Time and Eternity in the Ontological Models of Parmenides and Heraclitus
Denisova Tatyana
DOI: 10.17212/2075-0862-2018-4.1-212-229
Annotation:

The article gives a systematic analysis of the positions of two outstanding and traditionally opposed to each other representatives of the Greek natural philosophy Parmenides and Heraclitus regarding the problem of time as a world-forming principle. The article is focused on the ground of the following ideas. First, attempts to consider ontological essence of time (not only its empirical manifestations and instrumental uses) were already made in early Greek philosophy. Secondly, the tradition of contrasting the views of Parmenides and Heraclitus concerning the main principles of the world order is hardly justified. The article shows that the Parmenides’ idea of the static nature of being doesn’t exclude the movement and the formation of things, and the metaphysical dynamics of being according to Heraclitus does not reduce the existence of things to an infinite becoming without the opportunity to get true being.
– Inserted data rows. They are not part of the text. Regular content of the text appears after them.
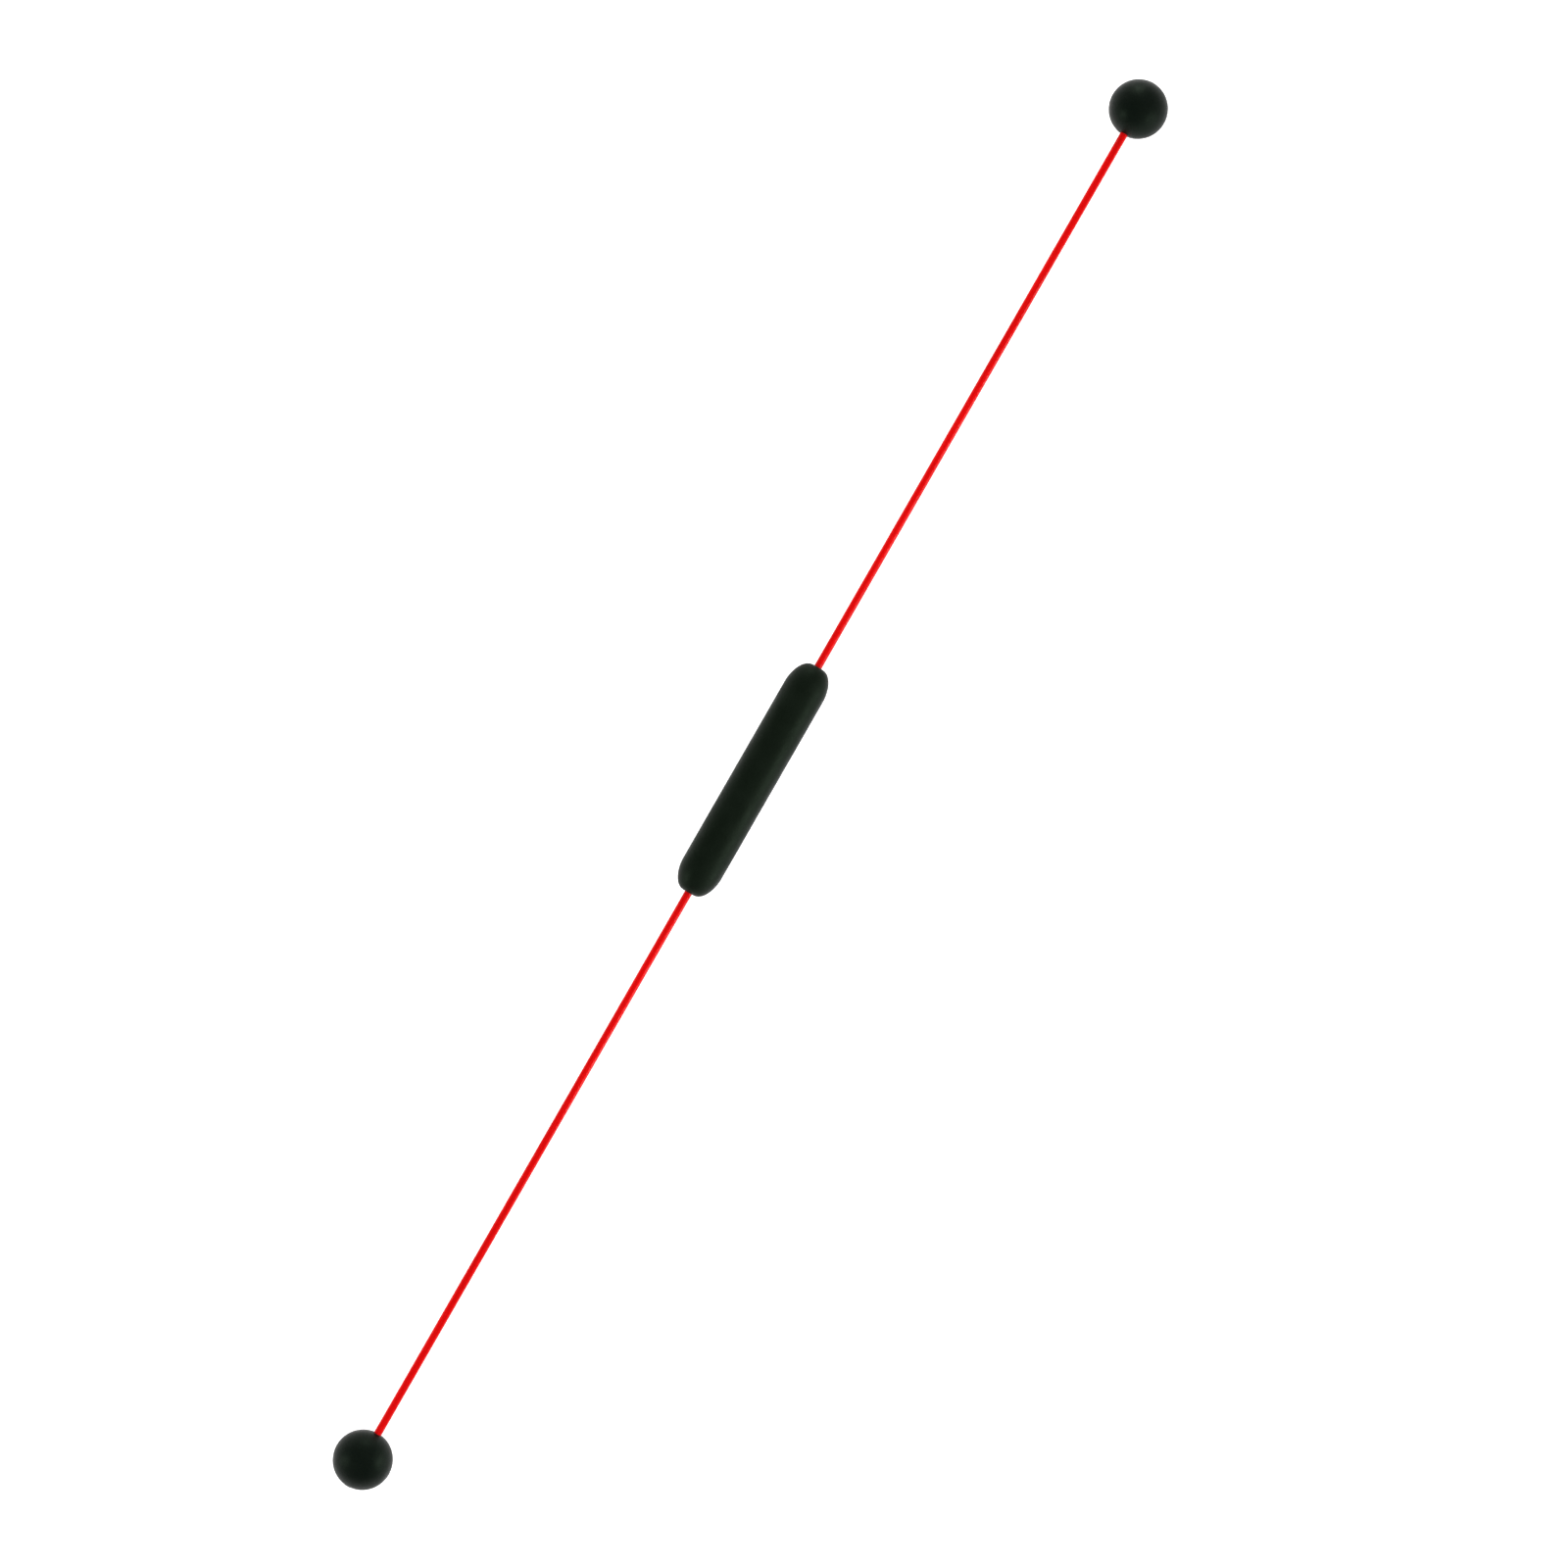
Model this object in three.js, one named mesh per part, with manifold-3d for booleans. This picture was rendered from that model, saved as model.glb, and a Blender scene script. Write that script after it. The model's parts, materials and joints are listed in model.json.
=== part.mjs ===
// A flexing swing trainer stick: a thin fibreglass rod with a rubber grip round its middle and a
// rubber ball at each end. It lies along X on its two balls, in millimetres, +Z up, with the origin
// on the surface below the middle of the grip.
//
// The rod is one springy piece. Here each half is cut into short lengths, so that hinges between
// them can follow its bend in the XY plane.

import * as THREE from 'three';
import { mergeVertices } from 'three/addons/utils/BufferGeometryUtils.js';
import Module from 'manifold-3d';

// Driving dimensions
const OVERALL_LENGTH = 1600;
const BALL_DIAMETER = 59;
const ROD_DIAMETER = 8;
const GRIP_DIAMETER = 43.5;
const GRIP_LENGTH = 257;
const BENDS_PER_HALF = 6; // hinges that share the bend of one half of the rod
const BEND_GAP = 0.8; // space between two lengths of rod, so that they can tilt
const FIT_GAP = 0.3; // space between two pieces that touch in the real object

// Places along the stick
const BALL_RADIUS = BALL_DIAMETER / 2;
const BALL_CENTRE = OVERALL_LENGTH / 2 - BALL_RADIUS;
const GRIP_END = GRIP_LENGTH / 2;

// The hinges are closer together near the grip, where the rod bends most under a force at the ball,
// so that all of them turn by the same angle.
const bendAt = (number) => (
  GRIP_END + (BALL_CENTRE - GRIP_END) * (1 - Math.sqrt(1 - (number - 0.5) / BENDS_PER_HALF))
);

// Radii that several pieces share
const ROD_RADIUS = ROD_DIAMETER / 2;
const ROD_BORE = ROD_RADIUS + FIT_GAP;
const GRIP_RADIUS = GRIP_DIAMETER / 2;

// Rounded ends of the grip: a curve from a small flat round the rod to the grip's side, and how far
// its two handles reach along the flat and along the side
const NOSE_FLAT_RADIUS = 6.2;
const NOSE_LENGTH = 27.3;
const NOSE_FLAT_REACH = 9.8;
const NOSE_SIDE_REACH = 11.8;
const NOSE_FALL = 0.3; // how far the curve has fallen at the end of its first handle
const NOSE_STEPS = 11;

// Rigid core inside the grip
const CORE_RADIUS = 15;
const CORE_INNER_RADIUS = 11.5;
const CORE_HALF_LENGTH = 103.5;
const CORE_END_WALL = 5;
const BUSH_RADIUS = 8;
const BUSH_FLANGE_RADIUS = 11;
const BUSH_FLANGE = 3.2;

// Collar that stops the rod sliding through the core
const COLLAR_RADIUS = 10;
const COLLAR_HALF_WIDTH = 8;
const COLLAR_RIB = 3;
const RIB_BORE = ROD_RADIUS + 1;
const SET_SCREW_RADIUS = 2;

// Screws that hold the two halves of the core together
const BOSS_RADIUS = 4;
const BOSS_OFFSET = 9;
const BOSS_SPACING = 52;
const SCREW_RADIUS = 1.5;
const SCREW_HEAD_RADIUS = 2.75;
const SCREW_HEAD = 2.4;
const SCREW_SEAT = -6.5;
const SCREW_TIP = 7;

// Hard core moulded into each ball, and the ferrule that anchors the rod in it
const HUB_RADIUS = 13;
const HUB_HALF_LENGTH = 15;
const WAIST_RADIUS = 10;
const WAIST_BOTTOM = 4; // half the length of the waist at its narrowest
const WAIST_TOP = 7; // and where it has come out to the core's full radius
const FERRULE_RADIUS = 6;
const FERRULE_START = -17;
const FERRULE_END = 13;
const ROD_END = 5; // how far the rod runs past the ball's centre
const PIN_RADIUS = 1.5;
const PIN_PLACE = 9;
const PIN_HALF_LENGTH = 12.7;

const ROUND = 24; // sides of the rod, the balls and the small round pieces
const GRIP_ROUND = 32; // of the grip's sleeve and core
const PIN_ROUND = 16; // of screws, pins and their holes

const redLacquer = new THREE.MeshStandardMaterial({ color: 0xe00000, roughness: 0.25, metalness: 0 });
const blackGrip = new THREE.MeshStandardMaterial({ color: 0x1b201b, roughness: 0.55, metalness: 0 });
const blackBall = new THREE.MeshStandardMaterial({ color: 0x191e1a, roughness: 0.5, metalness: 0 });
const greyPlastic = new THREE.MeshStandardMaterial({ color: 0x55585a, roughness: 0.6, metalness: 0 });
const bushRubber = new THREE.MeshStandardMaterial({ color: 0x303234, roughness: 0.8, metalness: 0 });
const aluminium = new THREE.MeshStandardMaterial({ color: 0xc4c7ca, roughness: 0.35, metalness: 1 });
const steel = new THREE.MeshStandardMaterial({ color: 0x9fa3a6, roughness: 0.3, metalness: 1 });

const wasm = await Module();
wasm.setup();

// The bare closed surface of a geometry, with the vertices that its faces share merged.
function bare(geometry) {
  const copy = geometry.clone();
  copy.deleteAttribute('normal');
  copy.deleteAttribute('uv');
  return mergeVertices(copy, 1e-4);
}

function toSolid(geometry) {
  const merged = bare(geometry);
  return new wasm.Manifold(new wasm.Mesh({
    numProp: 3,
    vertProperties: new Float32Array(merged.attributes.position.array),
    triVerts: new Uint32Array(merged.index.array),
  }));
}

function toGeometry(solid) {
  const mesh = solid.getMesh();
  const geometry = new THREE.BufferGeometry();
  geometry.setAttribute('position', new THREE.BufferAttribute(new Float32Array(mesh.vertProperties), 3));
  geometry.setIndex(new THREE.BufferAttribute(new Uint32Array(mesh.triVerts), 1));
  return geometry;
}

// A solid of revolution round the stick's axis (local Y). The profile is [radius, station] pairs,
// anticlockwise round the material, and it starts and ends on the axis or closes on itself. Each
// radius is measured to the middle of a flat side, and flat sides face straight up and down.
function turned(profile, sides = ROUND) {
  const halfSide = Math.PI / sides;
  const points = profile.map(([radius, station]) => (
    new THREE.Vector2(radius / Math.cos(halfSide), station)
  ));
  return toSolid(new THREE.LatheGeometry(points, sides, halfSide));
}

function ring(outer, inner, start, end, sides = ROUND) {
  return turned([[inner, start], [outer, start], [outer, end], [inner, end], [inner, start]], sides);
}

function bar(radius, start, end, sides = ROUND) {
  return turned([[0, start], [radius, start], [radius, end], [0, end]], sides);
}

// A cylinder of this radius from one point to another.
function rodBetween(radius, from, to) {
  const direction = new THREE.Vector3().subVectors(to, from);
  const geometry = new THREE.CylinderGeometry(radius, radius, direction.length(), PIN_ROUND);
  const turn = new THREE.Quaternion().setFromUnitVectors(
    new THREE.Vector3(0, 1, 0),
    direction.clone().normalize(),
  );
  geometry.applyQuaternion(turn);
  geometry.translate((from.x + to.x) / 2, (from.y + to.y) / 2, (from.z + to.z) / 2);
  return toSolid(geometry);
}

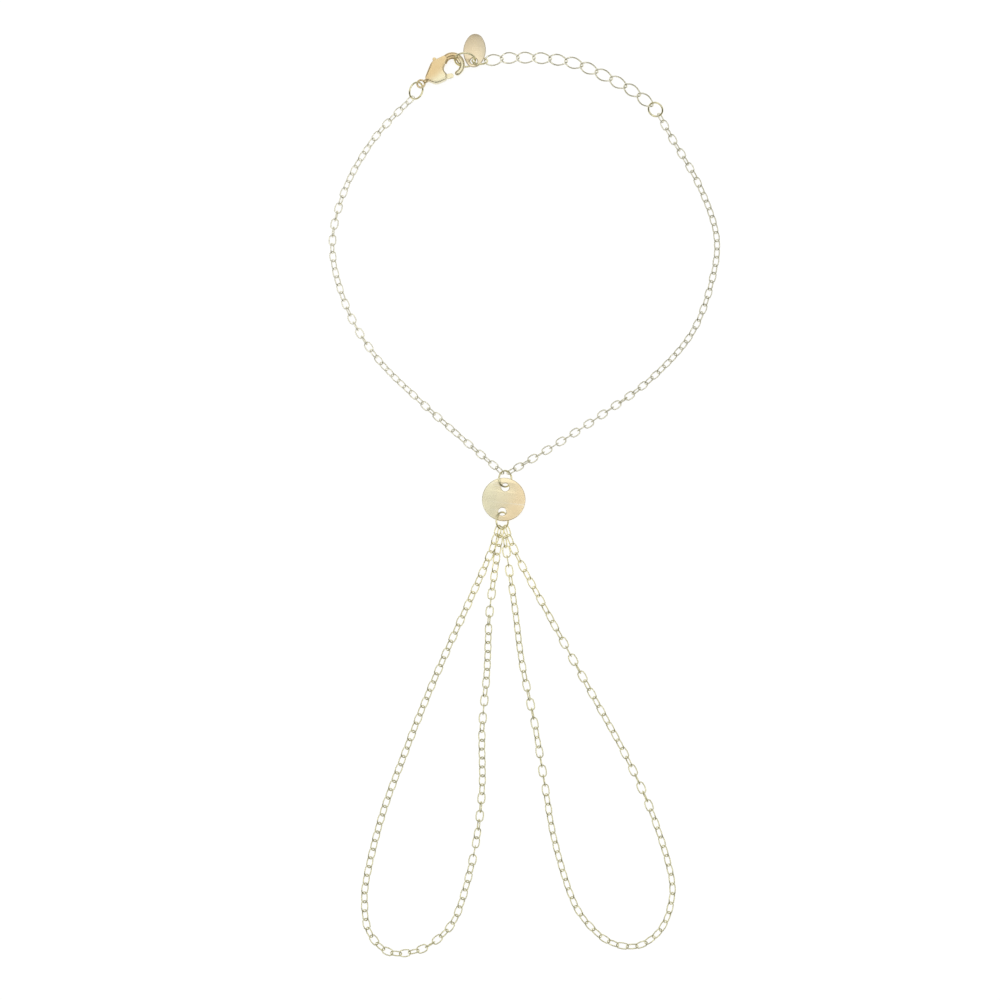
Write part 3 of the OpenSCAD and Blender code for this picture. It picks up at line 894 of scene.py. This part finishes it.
@dataclass
class Plate:
    """A flat plate with round holes and softly rounded edges, in millimetres."""

    # Steps across a rounded edge, and the angle from which an edge stays sharp
    EDGE_STEPS = 3
    SHARP_ANGLE = 50.0
    HOLE_STEPS = 40

    node: str
    thickness: float
    edge: float
    slot: str = "plate_metal"

    def outline(self) -> list[list[Vector]]:
        """The outer edge and then each hole, as closed lists of plan points in millimetres."""
        raise NotImplementedError

    def placing(self) -> Matrix:
        """The plate's turn and place, in millimetres."""
        raise NotImplementedError

    @staticmethod
    def circle(radius: float, centre: Vector, count: int) -> list[Vector]:
        """As many plan points of a circle as are asked for."""
        return [
            centre + radius * Vector((math.cos(math.tau * k / count), math.sin(math.tau * k / count)))
            for k in range(count)
        ]

    def build(self, finish: Material) -> None:
        """Makes the plate from its outline, with rounded edges.

        Args:
            finish: The plate's material.
        """
        curve = bpy.data.curves.new(self.node + "_outline", "CURVE")
        curve.dimensions = "2D"
        curve.fill_mode = "BOTH"
        curve.extrude = (self.thickness / 2 - self.edge) * MM
        curve.bevel_depth = self.edge * MM
        curve.bevel_resolution = self.EDGE_STEPS
        curve.offset = -self.edge * MM
        for ring in self.outline():
            spline = curve.splines.new("POLY")
            spline.points.add(len(ring) - 1)
            for point, place in zip(spline.points, ring):
                point.co = (place.x * MM, place.y * MM, 0.0, 1.0)
            spline.use_cyclic_u = True
        source = loose_object(self.node + "_outline", curve)
        piece = plain_mesh_object(self.node + "_plate", source)
        shape = bmesh.new()
        shape.from_mesh(piece.data)
        bmesh.ops.remove_doubles(shape, verts=shape.verts, dist=MERGE_NEAR)
        bmesh.ops.transform(shape, matrix=self._metres(self.placing()), verts=shape.verts)
        bmesh.ops.recalc_face_normals(shape, faces=shape.faces)
        shape.to_mesh(piece.data)
        shape.free()
        self._smooth_edges(piece)
        dress(piece, finish, self.slot, BODY, self.node)

    @staticmethod
    def _metres(placing: Matrix) -> Matrix:
        """The same turn, with its place in metres.

        Args:
            placing: A turn and a place in millimetres.

        Returns:
            A new matrix.
        """
        turned = placing.to_3x3().to_4x4()
        turned.translation = placing.translation * MM
        return turned

    def _smooth_edges(self, piece: Object) -> None:
        """Shades the rounded edge smoothly and keeps the flats flat."""
        piece.data.shade_smooth()
        piece.data.set_sharp_from_angle(angle=math.radians(self.SHARP_ANGLE))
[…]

Thirdly, images of time and eternity, one way or another, are presented in both conceptions. Time is considered as a condition and basis for the existence of individual things, manifested in their conversion and movement. Out of time, that is, in eternity, there is the Whole that includes all the existent and possible individual things. Thus the conceptions of Parmenides and Heraclitus represent two parts of a single ontological model of the order of the Cosmos.